If there’s one word that describes the films of Hirokazu Kore-eda, it would be “generous.” Ever since bursting onto the art house scene with After Life (1998), he’s amassed a career of about a dozen films whose central themes are universal ones of family, separation, community and melancholy relationships.
His films acutely represent the passing of time and the patient interactions he concocts between characters are touching beyond description. They’re all so rich and three-dimensional, we can graft our own memories of loved ones onto them as if we’re watching our own home movies replayed before our eyes.
His latest home movie is After the Storm and, yes, it’s generous and warm and funny and deeply moving. It features subplots of private investigators, rampant gambling and a massive typhoon that threatens landfall …. all things that in another movie would veer off into clichéd territory. But in Kore-eda’s film, those plot devices are reductive and not only add profound feeling to the eventual second half of the story, but give After the Storm a somewhat shaggy dog appeal in how Kore-eda weaves towards a denouement.
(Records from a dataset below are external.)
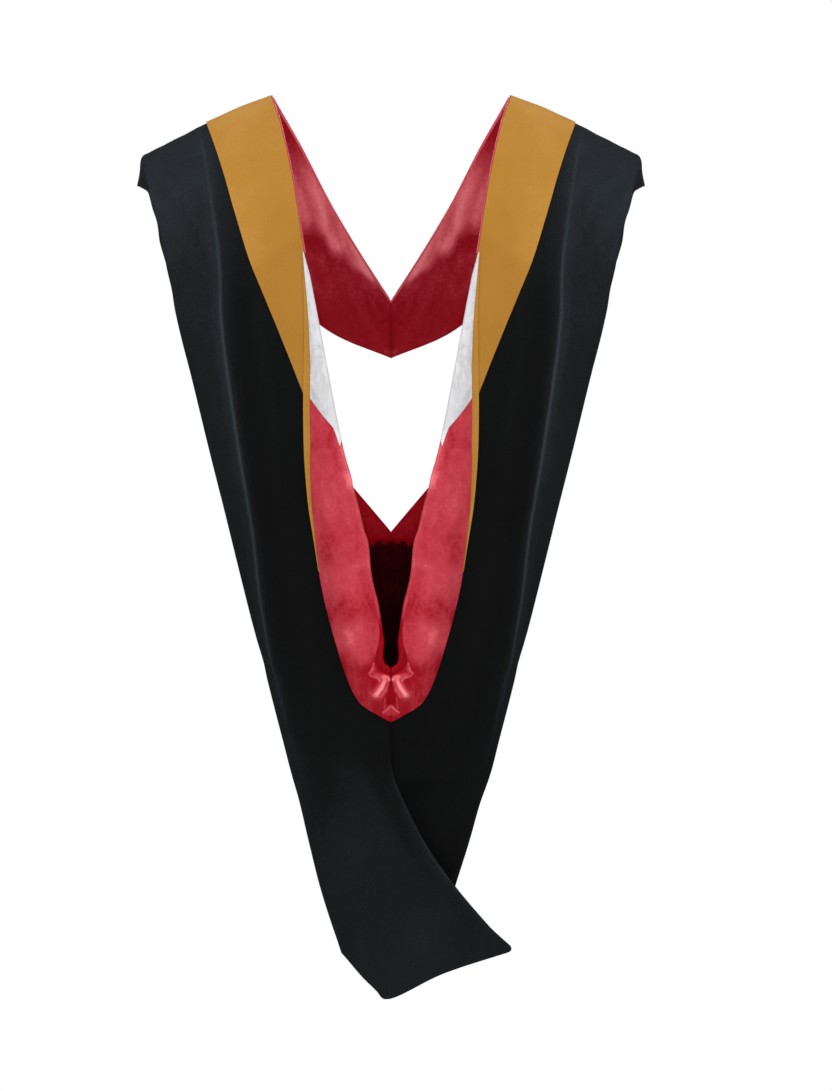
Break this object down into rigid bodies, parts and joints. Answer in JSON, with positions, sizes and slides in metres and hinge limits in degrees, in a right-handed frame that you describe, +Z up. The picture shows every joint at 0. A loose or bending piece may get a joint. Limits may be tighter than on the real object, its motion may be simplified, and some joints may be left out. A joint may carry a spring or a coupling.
{
  "type": "academic hood",
  "caption": "Black academic hood in its worn form, with wide gold velvet trim, a red and white satin lining turned out down the back, and a tail that falls to one side.",
  "frame": {"origin": "on the shoulder line at the base of the wearer's neck, where the hood's two shoulder bands sit", "axes": "+Z up, +Y the way the wearer faces, so that the open cowl and the tail hang at -Y; +X to the wearer's right"},
  "size_m": [0.5794, 0.2974, 1.0107],
  "materials": {
    "black_cloth": "closely woven black cloth with a faint sheen",
    "gold_velvet": "matte gold velvet with a short nap",
    "red_satin": "red satin with a soft cloudy shine",
    "white_satin": "white satin with soft wrinkles"
  },
  "bodies": {
    "root": {"shell_left": "black_cloth", "shell_right": "black_cloth", "velvet_trim_left": "gold_velvet", "velvet_trim_right": "gold_velvet", "velvet_edge_left": "gold_velvet", "velvet_edge_right": "gold_velvet", "yoke_lining_left": "red_satin", "yoke_lining_right": "red_satin", "cowl_lining_left": "red_satin", "cowl_lining_right": "red_satin", "turned_lining_left": "red_satin", "turned_lining_right": "red_satin", "chevron_left": "white_satin", "chevron_right": "white_satin"}
  },
  "joints": []
}
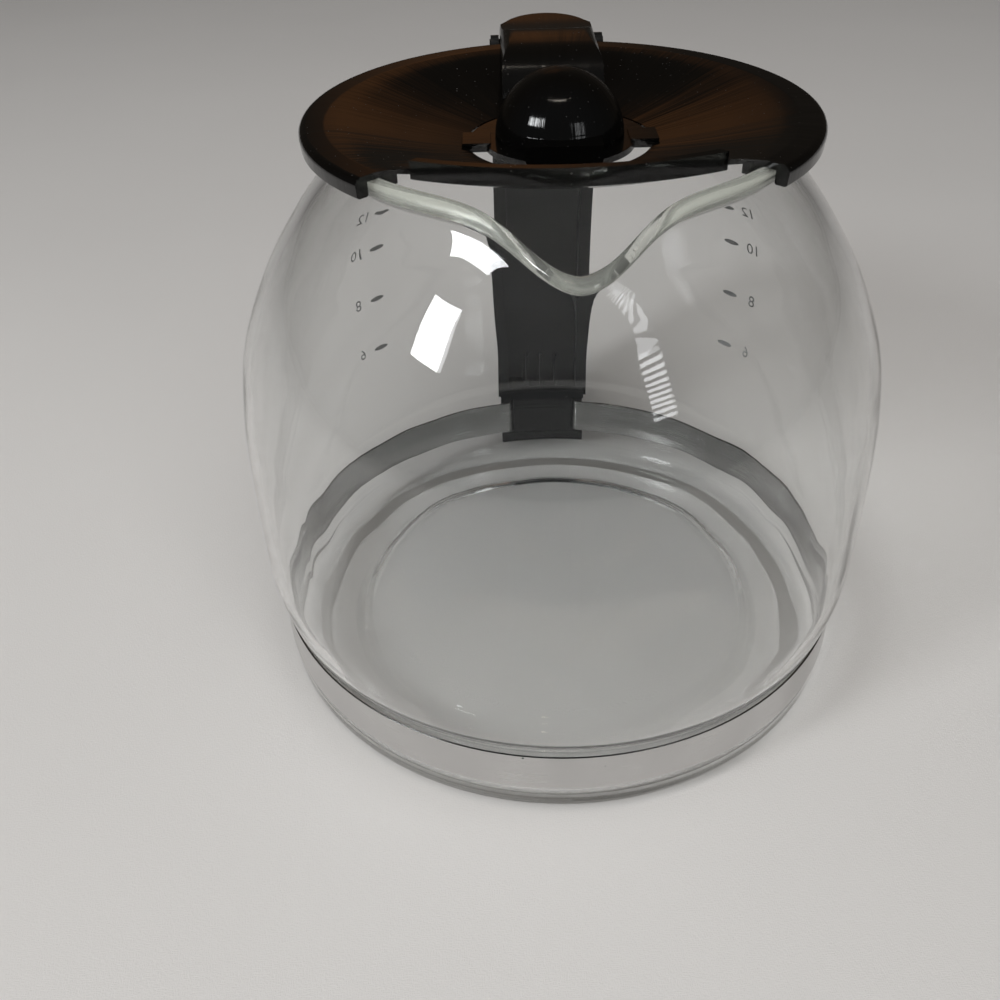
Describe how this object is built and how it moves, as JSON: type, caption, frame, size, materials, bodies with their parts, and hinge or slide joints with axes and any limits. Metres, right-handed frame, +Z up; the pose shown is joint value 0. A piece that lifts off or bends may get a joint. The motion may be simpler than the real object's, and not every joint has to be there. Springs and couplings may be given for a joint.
{
  "type": "coffee carafe",
  "caption": "Round clear glass coffee carafe with steel base band, black loop handle, and hinged dished lid with centre dome, thumb lever and cut-back front over the spout.",
  "frame": {"origin": "centre of the glass foot, on the table it stands on", "axes": "+Z up along the vessel axis; -Y towards the spout; +Y towards the handle; +X to the right seen from the spout side looking at the handle"},
  "size_m": [0.1582, 0.2035, 0.1519],
  "materials": {
    "glass": "clear, fire-polished",
    "steel_band": "polished strip",
    "steel_fastener": "zinc plated",
    "handle_plastic": "satin moulded",
    "panel_plastic": "satin moulded",
    "lid_plastic": "high gloss",
    "lever_plastic": "gloss"
  },
  "bodies": {
    "carafe": {"glass_vessel": "glass", "base_band": "steel_band", "band_screw": "steel_fastener", "band_nut": "steel_fastener", "handle_frame": "handle_plastic", "grip_cover": "handle_plastic", "spine_panel": "panel_plastic", "foot_cap": "handle_plastic"},
    "lid": {"lid_plate": "lid_plastic", "lid_dome": "lid_plastic", "lid_lever": "lever_plastic"}
  },
  "joints": [
    {"name": "lid_hinge", "type": "hinge", "parent": "carafe", "child": "lid", "pos_m": [0, 0.058, 0.1421], "axis": [-1, 0, 0], "range_deg": [0, 70]}
  ]
}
And shaggy-dog could precisely describe Ryota (Hiroshi Abe). A novelist of some acclaim fifteen years ago, his life has drifted far from those streaks of ‘genius,’ as his mother (Kirin Kik) once noted about him. Divorced and mostly estranged from his wife Kyoko (Yoko Maki) and young son (Taiyo Yoshizawa), except on sparse weekend visits, Ryota bides his time moonlighting as a private investigator. Telling himself it’s only a job to conduct research for an upcoming book, he and his baby-faced partner (Sosoku Ikematsu) seems to take perverse interest in selling their compromising evidence back to the people they’re spying on.
Taking his privileged access on spying a step further, Ryota spends his off-days following his ex-wife to determine if she’s seeing anyone else. Even more unscrupulous, he doesn’t win any points as a family man either, continually visiting his elderly mother to search for his recently deceased father’s prized possessions to pawn for money.
If all of this sounds like a morally bankrupt examination of a sleazy guy, it’s not. Kore-eda manages to keep things fairly sweet and gentle even when Ryota does some awful things. It’s a tone that could have self-destructed easily at any moment, yet After the Storm maintains a steady atmosphere, especially in the second half when Ryota, his son, ex-wife and mother are forced to spend a night together waiting out the titular storm. It’s in this portion of the film that Kore-eda’s deft eye and ear for narrative take over.
Also written and edited by Kore-eda, After the Storm is quite miraculous in the effortless way it presents a slice of life tale. Drifting off rather than ending, it’s a film that understands the nuances of life. In the humorous way Ryota finds a note from his sister that reads “too late!” when he finds a possibly valuable trinket hidden away by his dad, the frailty of life is tactile in the way his mother asks him if it’d be better for her to die quickly in her sleep or be bedridden for years. Ryota eventually gives her an answer, but it’s a conversation between mother and son rarely heard on-screen. It’s yet another example of the way Kore-eda manages to balance the sublime and sad in one brief moment.
The film is now playing at the Angelika Film Center in Plano.